Regarding job parameters in Fuego:

Again I forgot most details of Fuego (it has been two years) but I remember that some parameters came from different places (board?), others from the FTC tool (you were dependent on that tool for many things). On Hottest every parameter is a Jenkins Job parameter, which has IMO the next advantages:

  • Less things for the user to learn and for us to document.
  • Parameters can have a help string.
  • All parameters can be browsed visually on Jenkins.
  • The standard Jenkins API can be used to trigger tests with different parameters

On Hottest once you have pushed your tests and testplans to the server everything operates as standard Jenkins.

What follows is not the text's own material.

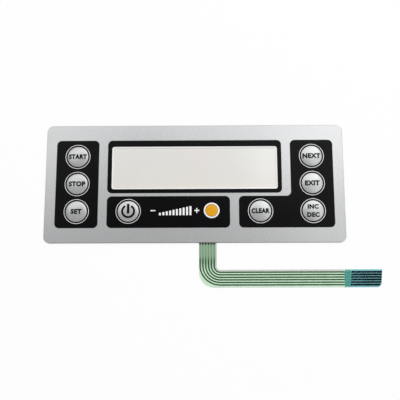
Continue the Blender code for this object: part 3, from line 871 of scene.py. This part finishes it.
class KEYPAD_OT_centre_signs(Piece, bpy.types.Operator):
    """Print a level graph and set a round lamp in the middle field"""
    bl_idname = "keypad.centre_signs"
    bl_label = "Middle field's signs"

    def execute(self, context):
        bm = bmesh.new()
        base, first, pitch, width = -13.1, -14.2, 1.35, 0.8
        for i in range(10):
            x = first + i * pitch
            add_outline(bm, rectangle(x, base, x + width, base + 1.0 + 0.3 * i, 0.15))
        minus, plus, middle, arm, half = -16.6, 0.9, -11.2, 1.0, 0.22
        add_outline(bm, rectangle(minus - arm, middle - half, minus + arm, middle + half, 0.0))
        add_outline(bm, plus_sign(plus, middle, arm, half))
        fill(bm)
        thicken(bm, INK_TOP, INK_TOP + WHITE_INK)
        finish_piece("level_graph", bm, white_ink())
        x, y, radius, rise = 6.8, -11.2, 2.5, 0.12
        lens = [(radius * i / 8, INK_TOP + rise * math.sqrt(1 - (i / 8) ** 2)) for i in range(9)]
        lens.append((0.0, INK_TOP))
        finish_piece("lamp_lens", spun(lens, x, y), amber_lens(), smooth=True)
        ring = arch(middle=2.85, half=0.3, base=INK_TOP, height=0.08)
        finish_piece("lamp_ring", spun(ring, x, y, loop=True), bright_ring(), smooth=True)
        return {"FINISHED"}


class KEYPAD_OT_circuit_tail(Piece, bpy.types.Operator):
    """Coat the circuit film and finish the tail's conductors and contacts"""
    bl_idname = "keypad.circuit_tail"
    bl_label = "Circuit tail"

    def execute(self, context):
        low, high = box("circuit_film")
        bm = cut_sheet([circuit_outline(), window_opening(-CIRCUIT_MARGIN)], [], low.z, high.z)
        finish_piece("circuit_sheet", bm, circuit_polyester(), ["circuit_film"])
        bm = cut_sheet([coat_outline()], [], high.z + COAT_BOTTOM, high.z + COAT_TOP)
        finish_piece("green_coat", bm, green_coat())
        dress("tail_stiffener", blue_stiffener())
        for number in range(1, 7):
            dress(f"conductor_{number}", coated_conductor())
            dress(f"tail_contact_{number}", carbon_ink())
        return {"FINISHED"}


def coat_outline():
    """The green coat's outline: up the drop into the panel, and along the run to the tail's end."""
    left, low = TAIL_LOW[0] + COAT_MARGINS["left"], TAIL_LOW[1] + COAT_MARGINS["low"]
    right, high = TAIL_HIGH[0] - COAT_MARGINS["right"], TAIL_HIGH[1] - COAT_MARGINS["high"]
    end = COAT_END + 0.3
    return [(left, COAT_INSIDE, 0.0), (left, low, COAT_BEND), (end, low, 0.0), (end, high, 0.0),
            (right, high, COAT_INNER_BEND), (right, COAT_INSIDE, 0.0)]


def circuit_outline():
    """The circuit film's outline: the panel's own, with the bent tail in one piece with it."""
    (left, low), (right, high) = TAIL_LOW, TAIL_HIGH
    x, y, r = PANEL_HIGH.x, PANEL_HIGH.y, sizes().panel_corner / MM
    end = box("circuit_film")[1].x - TAIL_SKEW / 2

    def end_x(height, back):
        return end - back + TAIL_SKEW * (height - TAIL_MIDDLE) / (high - low)

    cut = low + TAIL_CHAMFER
    return [(-x, -y, r), (left, -y, TAIL_ROOT), (left, low, TAIL_BEND),
            (end_x(low, TAIL_CHAMFER), low, 0.0), (end_x(cut, 0.0), cut, 0.0), (end_x(high, 0.0), high, 0.0),
            (right, high, TAIL_INNER_BEND), (right, -y, TAIL_ROOT), (x, -y, r), (x, y, r), (-x, y, r)]


class KEYPAD_OT_inner_layers(Piece, bpy.types.Operator):
    """Finish the window, the paper and the layers inside the panel"""
    bl_idname = "keypad.inner_layers"
    bl_label = "Inner layers"

    def execute(self, context):
        for node, make in (("display_window", hazed_window), ("release_liner", release_paper),
                           ("rear_adhesive", clear_adhesive), ("overlay_adhesive", clear_adhesive),
                           ("dome_spacer", milky_spacer)):
            dress(node, make())
        for key in KEYS:
            dress(f"{key}_actuator", natural_plastic())
            dome = f"{key}_dome"
            dress(dome, spring_steel())
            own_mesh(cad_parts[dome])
        return {"FINISHED"}


def dress(node, material):
    """Gives a CAD node that stays its own material."""
    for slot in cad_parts[node].material_slots:
        slot.material = material


class KEYPAD_OT_stage(Piece, bpy.types.Operator):
    """Set the floor, the studio light and the camera"""
    bl_idname = "keypad.stage"
    bl_label = "Stage"

    def execute(self, context):
        floor_under_keypad()
        studio_light()
        camera_of_photograph()
        return {"FINISHED"}


def floor_under_keypad():
    bm = bmesh.new()
    bmesh.ops.create_grid(bm, x_segments=1, y_segments=1, size=FLOOR_SIZE,
                          matrix=Matrix.Translation((0.0, 0.0, FLOOR_HEIGHT)))
    material, tree, shader = principled("pale floor", Roughness=0.9, Specular_IOR_Level=0.1)
    paleness = mixed(tree, clouds(tree, 3.0), (0.87, 0.87, 0.87), (0.90, 0.90, 0.90))
    tree.links.new(paleness, shader.inputs["Base Color"])
    output = next(node for node in tree.nodes if node.type == "OUTPUT_MATERIAL")
    white = tree.nodes.new("ShaderNodeEmission")
    white.inputs["Color"].default_value = (1.0, 1.0, 1.0, 1.0)
    white.inputs["Strength"].default_value = 1.0
    path = tree.nodes.new("ShaderNodeLightPath")
    seen = maths(tree, "MAXIMUM", path.outputs["Is Camera Ray"],
                 maths(tree, "MAXIMUM", path.outputs["Is Glossy Ray"], path.outputs["Is Transmission Ray"]))
    share = maths(tree, "MULTIPLY", seen, FLOOR_WHITENESS)
    blend = tree.nodes.new("ShaderNodeMixShader")
    tree.links.new(share, blend.inputs[0])
    tree.links.new(shader.outputs["BSDF"], blend.inputs[1])
    tree.links.new(white.outputs["Emission"], blend.inputs[2])
    # The floor is clear from below, and lets short diffuse rays light the back that lies on it.
    side = tree.nodes.new("ShaderNodeNewGeometry")
    through = tree.nodes.new("ShaderNodeMixShader")
    clear = tree.nodes.new("ShaderNodeBsdfTransparent")
    touching = maths(tree, "MULTIPLY", path.outputs["Is Diffuse Ray"],
                     maths(tree, "LESS_THAN", path.outputs["Ray Length"], FLOOR_TOUCH))
    tree.links.new(maths(tree, "MAXIMUM", side.outputs["Backfacing"], touching), through.inputs[0])
    tree.links.new(blend.outputs["Shader"], through.inputs[1])
    tree.links.new(clear.outputs["BSDF"], through.inputs[2])
    tree.links.new(through.outputs["Shader"], output.inputs["Surface"])
    floor = add_object("floor", bm, material)


def studio_light():
    world = bpy.data.worlds.new("studio")
    bpy.context.scene.world = world
    world.use_nodes = True
    tree = world.node_tree
    tree.nodes.clear()
    output = tree.nodes.new("ShaderNodeOutputWorld")
    soft, white, pick = (tree.nodes.new("ShaderNodeBackground"), tree.nodes.new("ShaderNodeBackground"),
                         tree.nodes.new("ShaderNodeMixShader"))
    soft.inputs["Color"].default_value = (1.0, 1.0, 1.0, 1.0)
    soft.inputs["Strength"].default_value = STUDIO_STRENGTH
    white.inputs["Strength"].default_value = 1.0
    white.inputs["Color"].default_value = (1.0, 1.0, 1.0, 1.0)
    path = tree.nodes.new("ShaderNodeLightPath")
    tree.links.new(path.outputs["Is Camera Ray"], pick.inputs[0])
    tree.links.new(soft.outputs["Background"], pick.inputs[1])
    tree.links.new(white.outputs["Background"], pick.inputs[2])
    tree.links.new(pick.outputs["Shader"], output.inputs["Surface"])
    for values in LAMPS:
        lamp(*values)


def lamp(name, place, width, energy):
    """A round lamp that shines at the panel's middle."""
    light = bpy.data.lights.new(name, "AREA")
    light.shape = "DISK"
    light.size = width
    light.energy = energy
    holder = bpy.data.objects.new(name, light)
    turn = (-Vector(place)).to_track_quat("-Z", "Y").to_matrix().to_4x4()
    holder.matrix_world = Matrix.Translation(place) @ turn
    holder.visible_camera = False
    bpy.context.scene.collection.objects.link(holder)


def camera_of_photograph():
    lens = bpy.data.cameras.new("camera")
    lens.lens = CAMERA_LENS
    lens.sensor_width = CAMERA_SENSOR
    lens.clip_start = 0.01
    lens.clip_end = 20.0
    camera = bpy.data.objects.new("camera", lens)
    back = (CAMERA_PLACE - CAMERA_AIM).normalized()
    right = CAMERA_UP.cross(back).normalized()
    up = back.cross(right)
    turn = Matrix((right, up, back)).transposed()
    camera.matrix_world = Matrix.Translation(CAMERA_PLACE) @ turn.to_4x4()
    bpy.context.scene.collection.objects.link(camera)
    bpy.context.scene.camera = camera
    bpy.context.scene.view_settings.view_transform = "Standard"


class KEYPAD_PT_sidebar(bpy.types.Panel):
    bl_idname = "KEYPAD_PT_sidebar"
    bl_label = "Membrane keypad"
    bl_space_type = "VIEW_3D"
    bl_region_type = "UI"
    bl_category = "Keypad"

    def draw(self, context):
        layout = self.layout
        for group in (context.scene.keypad_sizes, context.scene.keypad_colours):
            column = layout.column()
            for name in type(group).__annotations__:
                column.prop(group, name)
        column = layout.column()
        for operator in OPERATORS:
            column.operator(operator.bl_idname)


OPERATORS = (
    KEYPAD_OT_overlay, KEYPAD_OT_key_faces, KEYPAD_OT_black_fields, KEYPAD_OT_key_rings,
    KEYPAD_OT_legends, KEYPAD_OT_centre_signs, KEYPAD_OT_circuit_tail, KEYPAD_OT_inner_layers,
    KEYPAD_OT_stage,
)
CLASSES = (KeypadSizes, KeypadColours, *OPERATORS, KEYPAD_PT_sidebar)


def register():
    for item in CLASSES:
        bpy.utils.register_class(item)
    bpy.types.Scene.keypad_sizes = PointerProperty(type=KeypadSizes)
    bpy.types.Scene.keypad_colours = PointerProperty(type=KeypadColours)


def unregister():
    del bpy.types.Scene.keypad_colours
    del bpy.types.Scene.keypad_sizes
    for item in reversed(CLASSES):
        bpy.utils.unregister_class(item)


def main():
    register()
    bpy.ops.keypad.overlay()
    bpy.ops.keypad.key_faces()
    bpy.ops.keypad.black_fields()
    bpy.ops.keypad.key_rings()
    bpy.ops.keypad.legends()
    bpy.ops.keypad.centre_signs()
    bpy.ops.keypad.circuit_tail()
    bpy.ops.keypad.inner_layers()
    bpy.ops.keypad.stage()


if __name__ == "__main__":
    main()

On Hottest a monolithic (but dependency free) test script is generated containing everything. Think of the C preprocessor that just copy-pastes things on its "#include" directive. It's just that an "#include" for the prolog and epilog is added for you on every test. You can see the implementation here: https://github.com/HMSAB/hottest/tree/master/chunks/runtime

You can see at the footer.sh file that there is a part that calls all functions that the user registered. On header.sh there is all the core implementation.

BTW, these parts are not special and use the same tooling/rules. You can see that "header.json" adds Jenkins parameters just as any other "chunk" (.sh + .json) pair can do.